Nun tritt TGA Fachplaner nicht an, um für den einen oder anderen Weg Partei zu ergreifen oder das Für und Wider der Konzepte zu diskutieren. Wichtiger erscheint mir, dafür zu sensibilisieren, welchen Einfluss wir neben der Stimmabgabe jeden Tag nehmen können. Dr.-Ing. Jürgen Sterlepper zeigt beispielsweise im TGA-Interview (Seite 17), welchen Einfluss die Gebäudetechnik auf die Begrenzung des Klimawandels hat. Ein Beispiel daraus: In Gebäuden lassen sich mit wirtschaftlichen Maßnahmen mehr CO2-Emissionen vermeiden, als im gesamten Transportsektor heute überhaupt entstehen.
Die Öffentlichkeit diskutiert aber viel mehr über Elektroautos als über die energetische Modernisierung des Gebäudebestands.

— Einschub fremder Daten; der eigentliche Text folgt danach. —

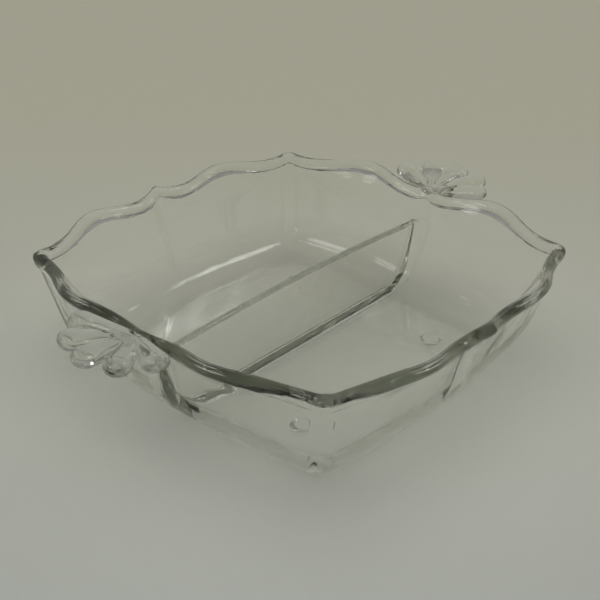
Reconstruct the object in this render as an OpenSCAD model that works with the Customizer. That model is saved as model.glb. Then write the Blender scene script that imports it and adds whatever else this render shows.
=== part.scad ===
// Two-part relish tray pressed in clear glass: a square dish with bulged sides, a scalloped
// rolled rim, a divider across it, a fan-shaped handle at each end, a pointed leaf under the
// middle of each side and four small feet.
// Origin: middle of the tray on the table. X runs along the divider, from handle to handle.

/* [Dish] */
// Length over the rim between the two handles
dish_l = 162; // [145:0.5:200]
// Width over the rim across the divider
dish_w = 162; // [145:0.5:200]
// Height of the rim at the corners, above the table
dish_h = 43.8; // [38:0.5:60]
// How far the rim's corners fall back from the middle of the sides
bulge = 11.6; // [4:0.1:18]
// How far the rim's outline falls back beside the point in the middle of each side
hollow = 1.6; // [0:0.1:3]
// How far it still falls back where the side is fullest
shoulder = 0.9; // [0:0.1:3]
// Thickness of the wall
wall_t = 3.4; // [2.5:0.1:4.5]
// Thickness of the floor
floor_t = 3.4; // [2.5:0.1:6]
// How far the wall leans out from the base to the rim
wall_lean = 10.5; // [4:0.1:14]
// How far the lip flares out between the corners, beyond the wall's lean
lip_flare = 4; // [0:0.1:6]
// Depth below the rim over which the lip flares
lip_depth = 13; // [10:0.5:20]
// Radius round the outer edge of the base
base_r = 12; // [6:0.5:15]
// Radius inside, between the floor and the wall
floor_r = 14; // [8:0.5:18]

/* [Rim] */
// Thickness of the rolled rim
rim_t = 4.6; // [3.6:0.1:6]
// Height of the roll, down to its underside
rim_roll_h = 5.2; // [4:0.1:9]
// How far the roll stands out from the wall below it
rim_step = 0.5; // [0.3:0.1:2]
// Height of the rim's point in the middle of the ends, from the corner's height
end_point_z = -0.6; // [-4:0.1:3]
// Height of the valley beside that point
end_valley_z = -1.4; // [-5:0.1:0]
// Height of the ends' scallop
end_crest_z = 1.7; // [0:0.1:4]
// Height of the dip beside the corner, on the ends
end_dip_z = -0.7; // [-4:0.1:0]
// Height of the rim's point in the middle of the sides, from the corner's height
side_point_z = 0.5; // [-4:0.1:3]
// Height of the valley beside that point
side_valley_z = -1.4; // [-5:0.1:0]
// Height of the sides' scallop
side_crest_z = 0.7; // [0:0.1:4]
// Height of the dip beside the corner, on the sides
side_dip_z = -1.1; // [-4:0.1:0]

/* [Divider] */
// Height of the divider's top in the middle, above the table
divider_h = 34; // [24:0.5:36]
// How far the top drops towards each end
divider_drop = 2.4; // [0:0.1:5]
// Thickness of the divider just under its rounded top
divider_t = 3; // [2:0.1:5]
// Thickness of the divider above the fillets at its foot
divider_foot_t = 5; // [3.5:0.1:8]
// Radius of the fillets at the divider's foot
divider_r = 2.6; // [1:0.1:4]

/* [Handles] */
// Reach of the middle lobe, from the rim to its tip
handle_reach = 24; // [16:0.5:32]
// Reach of the other lobes as a share of the middle one
lobe_reach_shares = [0.96, 1, 1, 1, 0.96];
// Angle between neighbouring lobes
lobe_step = 34; // [30:1:40]
// Width of a lobe near its tip
lobe_w = 9; // [7:0.1:12]
// Width of a lobe at its root
lobe_root_w = 5.2; // [3:0.1:7]
// Angle by which the lobes rise towards their tips
handle_rise = 7; // [0:1:15]

/* [Leaves] */
// Width of a leaf at its widest
leaf_w = 15.5; // [9:0.5:26]
// How far a leaf's keel stands out from the wall
leaf_keel = 3.6; // [2:0.1:6]
// Thickness of a leaf at its edges
leaf_edge = 0.4; // [0.3:0.1:1]

/* [Feet] */
// Diameter of a foot where it meets the floor
foot_d = 9; // [6:0.5:14]
// Diameter of a foot's flat face
foot_face_d = 6.5; // [4:0.5:10]
// Height of a foot
foot_h = 2; // [1:0.1:4]
// Distance between the feet along the divider
feet_l = 73; // [50:1:84]
// Distance between the feet across the divider
feet_w = 68; // [50:1:84]

/* [Hidden] */
glass = [0.80, 0.85, 0.82, 0.55];
$fn = 48;

// Space left where two regions of the glass meet on a curved face, and behind the leaves
seam = 0.1;
leaf_seam = 0.3;
// Shares of half a side, from its middle, where the rim turns: valley, crest of the scallop, dip
end_turn_shares = [0.07, 0.45, 0.85];
side_turn_shares = [0.18, 0.52, 0.81];
// Share of half a side, from its middle, that runs straight on to the rounded corner
corner_start_share = 0.93;
// Shares of half a side, from its middle, where its outline is hollow and where it is fullest
plan_turn_shares = [0.2, 0.4];
// Width of a leaf down its length, as shares of its full width
leaf_width_shares = [[0, 0.95], [0.2, 1], [0.5, 0.93], [0.75, 0.78], [0.9, 0.5], [1, 0.12]];
// Height of its keel down its length, as shares of the full height
leaf_keel_shares = [[0, 0.9], [0.25, 1], [0.5, 0.95], [0.7, 0.75], [0.85, 0.45], [1, 0.05]];
// Place and height of the top of a leaf's steep flank, as shares of half its width and of its keel
flank_shares = [0.7, 0.7];
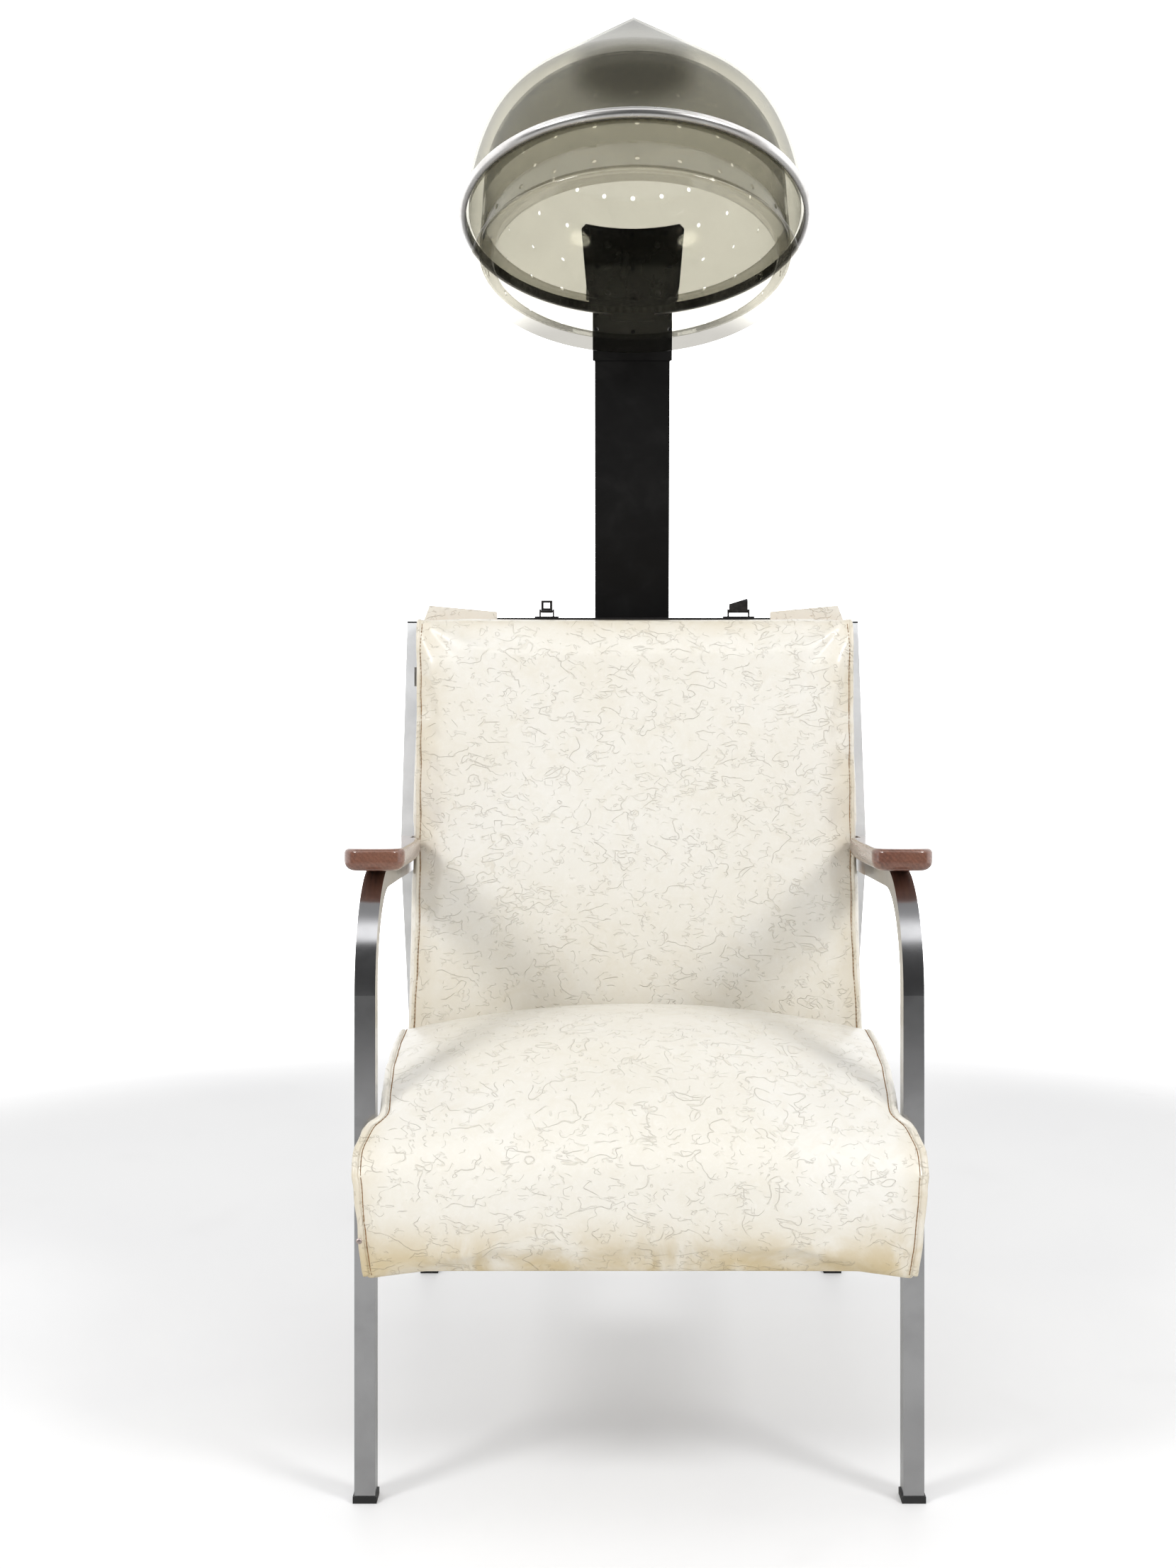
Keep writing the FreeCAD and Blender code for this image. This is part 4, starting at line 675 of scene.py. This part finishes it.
def add_view_settings():
    scene = bpy.context.scene
    scene.view_settings.view_transform = "Standard"
    scene.cycles.max_bounces = 20
    scene.cycles.transparent_max_bounces = 40
    scene.cycles.transmission_bounces = 16


# ------------------------------------------------------------------ seat cushion
SEAT_PROFILE = [  # y from the front plane, z; from the rear edge over the top and down the apron
    (0.250, 0.472), (0.240, 0.481), (0.150, 0.4805), (0.080, 0.471), (0.030, 0.453), (-0.012, 0.428),
    (-0.042, 0.395), (-0.060, 0.354), (-0.0655, 0.310), (-0.0645, 0.253)]


def extruded(profile, half_at, columns):
    """Vertices and faces of a closed body: the outline profile (y, z) spread between -half and half.
    half_at(y, z) gives each outline point's half-width; the crown lowers the top towards the sides."""
    across = np.linspace(-1.0, 1.0, columns)
    vertices, faces = [], []
    for x_share in across:
        for y, z in profile:
            crown = SEAT_CROWN * x_share * x_share * float(np.clip((z - 0.33) / 0.11, 0.0, 1.0))
            vertices.append((x_share * half_at(y, z), FRONT_PLANE + y, z - crown))
    n = len(profile)
    for i in range(columns - 1):
        for j in range(n):
            a, b = i * n + j, i * n + (j + 1) % n
            faces.append((a, b, b + n, a + n))
    faces.append(tuple(range(n - 1, -1, -1)))
    faces.append(tuple(range((columns - 1) * n, columns * n)))
    return vertices, faces


SHOULDER_Z = [0.250, 0.330, 0.385, 0.410, 0.430, 0.445, 0.460]
SHOULDER_HALF = [0.284, 0.2915, 0.2975, 0.2965, 0.290, 0.280, 0.266]


def seat_cushion(material):
    rear = [(y, z) for y, z in SEAT_PROFILE if y > -0.02]
    rear_outline = rear + [(-0.015, 0.296), (0.250, 0.296)]
    top = spline_points([(0.0, y, z) for y, z in SEAT_PROFILE[4:]], 26)[:, 1:]
    front_outline = [(y, z) for y, z in top if y < 0.0]
    front_outline += [(-0.030, 0.260), (-0.006, 0.264), (-0.006, 0.425)]

    def front_half(_, z):
        """Widest where the roll bends down, narrower at the apron's foot and at the top."""
        return float(np.interp(z, SHOULDER_Z, SHOULDER_HALF))

    va, fa = extruded(rear_outline, lambda y, z: SEAT_REAR_HALF, COLUMNS)
    vb, fb = extruded(front_outline, front_half, COLUMNS)
    faces = fa + [tuple(i + len(va) for i in face) for face in fb]
    piece = new_object("seat_upholstery", va + vb, faces, material)
    bpy.context.view_layer.update()
    remeshed(piece, VOXEL)

    def stays(co, normals):
        under = (normals[:, 2] < -0.4) & (co[:, 1] > FRONT_PLANE - 0.002)
        rear_face = co[:, 1] > SEAT_REAR - 0.012
        past_front = co[:, 1] - FRONT_PLANE
        by_leg = (np.abs(co[:, 0]) > 0.266) & (past_front > -0.009) & (past_front < 0.03)
        return under | rear_face | by_leg

    inflated(piece, stays, SWELL)
    co = points_of(piece)
    by_leg = (np.abs(co[:, 0]) > SEAT_SIDE) & (co[:, 1] > FRONT_PLANE - 0.003)
    co[by_leg & (co[:, 1] < FRONT_PLANE + 0.012), 1] = FRONT_PLANE - 0.003
    side = (np.abs(co[:, 0]) > SEAT_SIDE) & (co[:, 1] >= FRONT_PLANE + 0.012)
    co[side, 0] = np.sign(co[side, 0]) * SEAT_SIDE
    co[:, 1] = np.clip(co[:, 1], CAD_BOX[0].y, SEAT_REAR)
    co[:, 2] = np.maximum(co[:, 2], SEAT_LOW)
    set_points(piece, co)
    subdivided(piece)
    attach(piece, "chair")
    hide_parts("seat_cushion")
    return piece


SEAT_WELT = [  # x, y from the front plane, z; from the rear corner forwards and down the apron
    (0.2765, 0.240, 0.448), (0.2765, 0.150, 0.450), (0.2765, 0.070, 0.441), (0.2750, 0.020, 0.429),
    (0.2740, -0.003, 0.423), (0.2795, -0.014, 0.426), (0.2890, -0.028, 0.426), (0.2960, -0.042, 0.408),
    (0.2985, -0.054, 0.385), (0.2955, -0.065, 0.345), (0.2900, -0.067, 0.305), (0.2820, -0.0655, 0.258)]


def trim(name, cushion, knots, vinyl_material, thread, lift, radius, inset, rise, seam):
    """Piping of the given radius along both side seams, with stitches and a groove set in from it."""
    tree = surface_of(cushion)
    right = spline_points(knots, 150)
    for side, path in (("right", right), ("left", mirrored_points(right))):
        line, _ = on_surface(tree, path, lift)
        welt = tube(name + "_welt_" + side, line, radius, vinyl_material)
        inward = line.copy()
        inward[:, 0] -= np.sign(path[0][0]) * inset
        inward[:, 2] += rise
        inner, inner_normals = on_surface(tree, inward, 0.0002)
        rows = stitches(name + "_stitches_" + side, inner, inner_normals, thread)
        sunk, _ = on_surface(tree, inward, -0.0004)
        groove = tube(name + "_seam_" + side, sunk, seam, thread, sides=6)
        for piece in (welt, rows, groove):
            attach(piece, "chair")


def seat_trim(cushion, vinyl_material, thread):
    """Piping from the seat's rear corners forwards and down the apron."""
    knots = [(x, FRONT_PLANE + y, z) for x, y, z in SEAT_WELT]
    trim("seat", cushion, knots, vinyl_material, thread,
         lift=0.0006, radius=0.0037, inset=0.0060, rise=0.001, seam=0.0008)


def seat_tack(material):
    """Round tack head at the apron's left edge, low on the welt."""
    centre = np.array((-0.2850, FRONT_PLANE - 0.0725, 0.298))
    rings = [(0.0031, 0.0), (0.0029, 0.0007), (0.0021, 0.0013), (0.0010, 0.0016)]
    sides = 20
    vertices = []
    for radius, height in rings:
        for j in range(sides):
            turn = 2 * math.pi * j / sides
            vertices.append(centre + (radius * math.cos(turn), -height, radius * math.sin(turn)))
    tack = new_object("seat_tack", vertices, ring_faces(len(rings), sides), material)
    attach(tack, "chair")


# ------------------------------------------------------------------ back cushion
def leaned(points):
    """Upright back coordinates (x, depth, height) to the row frame."""
    p = np.array(points, float).reshape(-1, 3)
    c, s = math.cos(BACK_LEAN), math.sin(BACK_LEAN)
    return np.stack([p[:, 0], BACK_FOOT_Y + p[:, 1] * c + p[:, 2] * s,
                     BACK_FOOT_Z - p[:, 1] * s + p[:, 2] * c], axis=1)


def unleaned(points):
    p = np.array(points, float).reshape(-1, 3)
    c, s = math.cos(BACK_LEAN), math.sin(BACK_LEAN)
    y, z = p[:, 1] - BACK_FOOT_Y, p[:, 2] - BACK_FOOT_Z
    return np.stack([p[:, 0], y * c - z * s, y * s + z * c], axis=1)


def back_cushion(material):
    """Flat-backed pad whose front face is crowned and whose top front edge rolls over."""
    columns, rows = 40, 40
    vertices, faces = [], []
    for j in range(rows + 1):
        h = j / rows
        for i in range(columns + 1):
            x = -1 + 2 * i / columns
            pillow = (1 - abs(x) ** 3.2) * (1 - abs(2 * h - 1) ** 4)
            top_roll = 0.012 * max(0.0, (h - 0.90) / 0.10) ** 2
            depth = 0.0075 - 0.0055 * pillow + top_roll
            vertices.append((x * (BACK_EDGE - 0.0005), depth, h * (BACK_HEIGHT - 0.002)))
    front = len(vertices)
    for j in range(rows + 1):
        for i in range(columns + 1):
            x = -1 + 2 * i / columns
            vertices.append((x * (BACK_HALF - 0.0035), BACK_THICK, j / rows * (BACK_HEIGHT - 0.004)))

    def at(i, j, layer):
        return layer * front + j * (columns + 1) + i

    for j in range(rows):
        for i in range(columns):
            faces.append((at(i, j, 0), at(i + 1, j, 0), at(i + 1, j + 1, 0), at(i, j + 1, 0)))
            faces.append((at(i, j, 1), at(i, j + 1, 1), at(i + 1, j + 1, 1), at(i + 1, j, 1)))
    for j in range(rows):
        faces.append((at(0, j, 0), at(0, j + 1, 0), at(0, j + 1, 1), at(0, j, 1)))
        faces.append((at(columns, j, 0), at(columns, j, 1), at(columns, j + 1, 1), at(columns, j + 1, 0)))
    for i in range(columns):
        faces.append((at(i, 0, 0), at(i, 0, 1), at(i + 1, 0, 1), at(i + 1, 0, 0)))
        faces.append((at(i, rows, 0), at(i + 1, rows, 0), at(i + 1, rows, 1), at(i, rows, 1)))
    piece = new_object("back_upholstery", leaned(vertices), faces, material)
    bpy.context.view_layer.update()
    remeshed(piece, VOXEL)

    def stays(co, normals):
        local = unleaned(co)
        return (local[:, 1] > BACK_THICK - 0.006) | (local[:, 2] < 0.03)

    inflated(piece, stays, SWELL)
    local = unleaned(points_of(piece))
    notch = (local[:, 2] > ARM_NOTCH[0] - BACK_FOOT_Z) & (local[:, 2] < ARM_NOTCH[1] - BACK_FOOT_Z)
    reach = np.where(notch, BACK_HALF, BACK_EDGE + 0.0015)
    local[:, 0] = np.clip(local[:, 0], -reach, reach)
    local[:, 1] = np.clip(local[:, 1], 0.0, BACK_THICK)
    local[:, 2] = np.clip(local[:, 2], 0.0, BACK_HEIGHT)
    set_points(piece, leaned(local))
    subdivided(piece)
    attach(piece, "chair")
    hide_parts("back_cushion")
    return piece


def back_trim(cushion, vinyl_material, thread):
    """Piping down both sides of the back and over its top corners."""
    half = BACK_EDGE - 0.001
    knots = [(half, 0.008, 0.02), (half, 0.006, 0.12), (half, 0.005, 0.28), (half, 0.006, 0.44),
             (half, 0.007, 0.54), (half - 0.001, 0.016, 0.569), (half - 0.003, 0.084, 0.572)]
    trim("back", cushion, leaned(knots), vinyl_material, thread,
         lift=0.0002, radius=0.0026, inset=0.0045, rise=0.0, seam=0.0007)


# ------------------------------------------------------------------ CAD nodes: materials
def dress(material, *names):
    for name in names:
        node = NODES[name]
        node.data.materials.clear()
        node.data.materials.append(material)
        node.data.polygons.foreach_set("use_smooth", [True] * len(node.data.polygons))
        node.data.update()


def softened(names, width=0.0006):
    """Small rounded edges on boxy nodes."""
    for name in names:
        node = NODES[name]
        weld = node.modifiers.new("weld", "WELD")
        weld.merge_threshold = 1e-6
        bevel = node.modifiers.new("edge", "BEVEL")
        bevel.width = width
        bevel.segments = 2
        bevel.limit_method = "ANGLE"
        bevel.angle_limit = math.radians(35)
        bevel.use_clamp_overlap = True
        bevel.harden_normals = True


def dress_cad():
    chrome = satin_chrome("satin_chrome")
    dress(chrome, "side_frame_right", "side_frame_left", "front_rail", "seat_side_rails", "seat_cross_rail",
          "rear_rail")
    # Painted light: a whiter, less metallic copy of the chrome makes the back posts look brightly lit.
    painted_light_chrome = satin_chrome("painted_light_chrome", (0.90, 0.91, 0.92), 0.45, 0.1, 0.3)
    dress(painted_light_chrome, "back_post_right", "back_post_left")
    dress(walnut("walnut"), "armrest_right", "armrest_left")
    dress(wood("pine", (0.60, 0.43, 0.24), (0.42, 0.27, 0.13)), "seat_frame", "back_frame")
    dress(cloth("dust_cloth", (0.02, 0.02, 0.021)), "seat_dust_cover")
    dress(vinyl("vinyl_board", board_stain), "back_panel")
    zinc = brushed("zinc", (0.60, 0.60, 0.59), 0.34, (160, 160, 60))
    dress(zinc, "frame_screws", "seat_springs", "back_straps", "housing_mounts", "tilt_pin", "heater_box",
          "motor_cradle", "thermostat", "motor_shaft")
    dress(brushed("blackened_steel", (0.10, 0.10, 0.105), 0.34, (200, 200, 200)), "hood_screws", "hasp",
          "latch_lever", "latch_bases")
    dress(moulded("glide_rubber", (0.016, 0.016, 0.016), 0.62), "leg_glides")
    black = moulded("black_plastic", (0.012, 0.012, 0.012), 0.40)
    dress(black, "post_caps", "timer_knob", "switch_bezel", "cord_gland", "clamp_knob", "timer_body",
          "terminal_block", "column_guide", "ring_joiner")
    dress(moulded("rocker_plastic", (0.20, 0.012, 0.010), 0.28), "switch_rocker")
    dress(moulded("deflector_plastic", (0.004, 0.0045, 0.0045), 0.20, 700.0, 0.00003), "air_deflector")
    enamel = black_enamel("black_enamel")
    dress(enamel, "column", "column_head", "blower_housing", "housing_lid", "hood_neck", "intake_grille")
    dress(brushed("galvanised", (0.55, 0.56, 0.57), 0.42, (40, 40, 40)), "column_well")
    dress(brushed("control_plate", (0.66, 0.66, 0.64), 0.30), "control_plate")
    dress(cloth("filter_foam", (0.045, 0.045, 0.048), 700.0), "intake_filter")
    grey = moulded("grey_plastic", (0.16, 0.16, 0.16), 0.5)
    dress(grey, "friction_washers", "blower_wheel", "blower_scroll")
    dress(moulded("motor_iron", (0.05, 0.05, 0.055), 0.55, 220.0, 0.0005), "blower_motor")
    dress(brushed("heater_wire", (0.45, 0.33, 0.26), 0.4, (300, 40, 300)), "heating_elements")
    # Painted shade on the outer shell's point.
    dress(smoke_plastic("smoke_outer", (0.710, 0.702, 0.665), tip_shade=0.45), "hood_outer_shell")
    dress(smoke_plastic("smoke_inner", (0.695, 0.688, 0.652)), "hood_inner_shell", "plenum_ring")
    # Painted shade on the rim's rear.
    dress(smoke_plastic("smoke_rim", (0.84, 0.83, 0.80), rear_shade=0.42), "hood_rim")
    dress(ring_metal("ring_metal"), "trim_ring")
    softened(["housing_lid", "control_plate", "switch_bezel", "terminal_block", "column_guide"], 0.0005)


add_camera()
add_floor()
add_lights()
add_view_settings()
dress_cad()
thread = moulded("brown_thread", (0.23, 0.13, 0.055), 0.7, 900.0)
seat_vinyl = vinyl("vinyl_seat", seat_stain)
back_vinyl = vinyl("vinyl_back", back_stain)
seat = seat_cushion(seat_vinyl)
seat_trim(seat, seat_vinyl, thread)
seat_tack(satin_chrome("worn_copper", (0.72, 0.60, 0.56), 0.40, 0.4))
back = back_cushion(back_vinyl)
back_trim(back, back_vinyl, thread)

Und: Wir benötigen dazu nicht viele Jahre Forschung und Entwicklung. Wir können ins Regal greifen und verfügbare Technik für nahezu jeden Kundenanspruch mit Know-how zu hocheffizienten und sich selbst refinanzierenden Anlagen konfigurieren. Um sie mit minimalem Energieeinsatz betreiben zu können, ist einiges an Fleißarbeit erforderlich – aber wir können das.
Natürlich haben wir den Anspruch, unseren Kunden stets das beste Konzept anzutragen, die beste Technik zu empfehlen. In aller Regel ist dies vorhandene Technik. Auch wenn nicht alles was wir gerne verwenden würden verfügbar ist oder noch nicht in der richtigen Größe angeboten wird – warten lohnt sich nicht. Denn bei der Technischen Gebäudeausrüstung laufen die Energiezähler ungebremst weiter. Einmal verschenkte Einsparpotenziale könnten in der Zukunft nur mit sehr unwahrscheinlichen Effizienzgewinnen ausgeglichen werden (siehe auch in TGA 11-2007: „Warten kostet“).
Wahlkampf bedeutet werben, für Aufmerksamkeit sorgen, Menschen glaubhaft zu machen, dass man ihre Probleme ernsthaft und dauerhaft lösen will. Insofern steht unsere Branche, stehen Sie, praktisch im Dauerwahlkampf, auch um Energiefragen. Wir müssen uns bei der Budgetverwendung unserer Kunden im Kleinen gegen Großbildfernseher, eine neue Küche oder ein neues Auto durchsetzen, im Großen gegen fehlende Investitionsmittel und das Kosten-Nutzen-Dilemma behaupten. Aber, wir können das. Sie können das!